By this time, Tu’s little girl was around 4 and had been joined by three others, two boys and another girl. After the villagers began to operate for the VC, Military Intelligence soon figured out the origins of the unit. Tu and a few other women were working in the fields one day while the men were “away”. They first heard the sound of an airplane approaching them. It was a flight of old Douglas A-1 Skyraiders, but they had no idea. Two of the aircraft peeled off and made a run on the village. A few bombs were dropped that mostly landed in the rice paddies. Mostly… Tu ran over the small hill toward her hooch, her home and her children… but there was nothing there but a burning hole in the ground. There was nothing to bury. Her four children, aged 4, 3, 2 and 6 months were obliterated as if they had never existed.

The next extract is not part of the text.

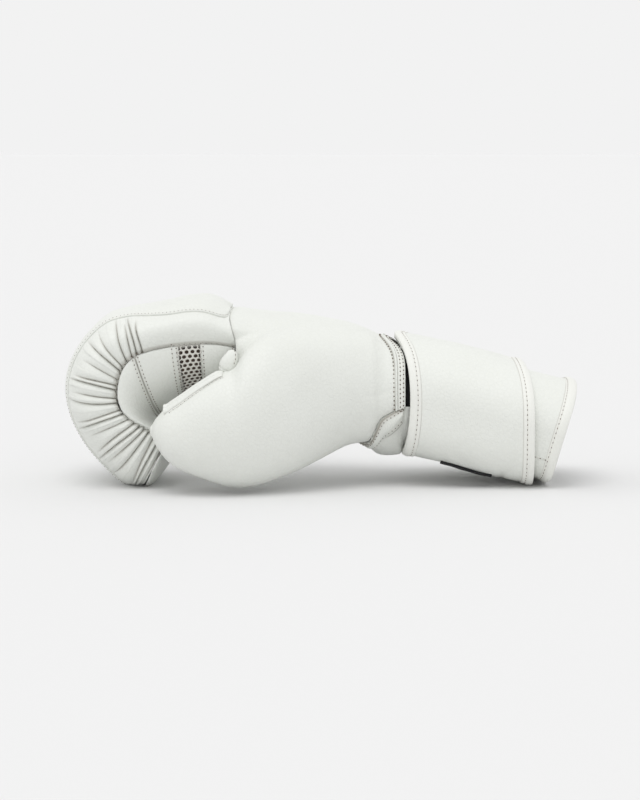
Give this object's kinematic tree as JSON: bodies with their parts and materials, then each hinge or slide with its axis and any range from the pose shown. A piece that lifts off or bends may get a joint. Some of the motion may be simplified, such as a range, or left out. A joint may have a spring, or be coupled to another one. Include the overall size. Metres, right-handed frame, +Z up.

There is a place in the village. A small bridge that runs over a stream and one side of the bridge rail faces a hill. It is on this hill that very young children and lost loved ones are said to reside. To this day, you will see funeral offerings placed there as villagers pray for their lost children or for grandfathers, fathers , brothers and uncles who went out to fight and never returned. Tu visits there often. She doesn’t cry… anymore.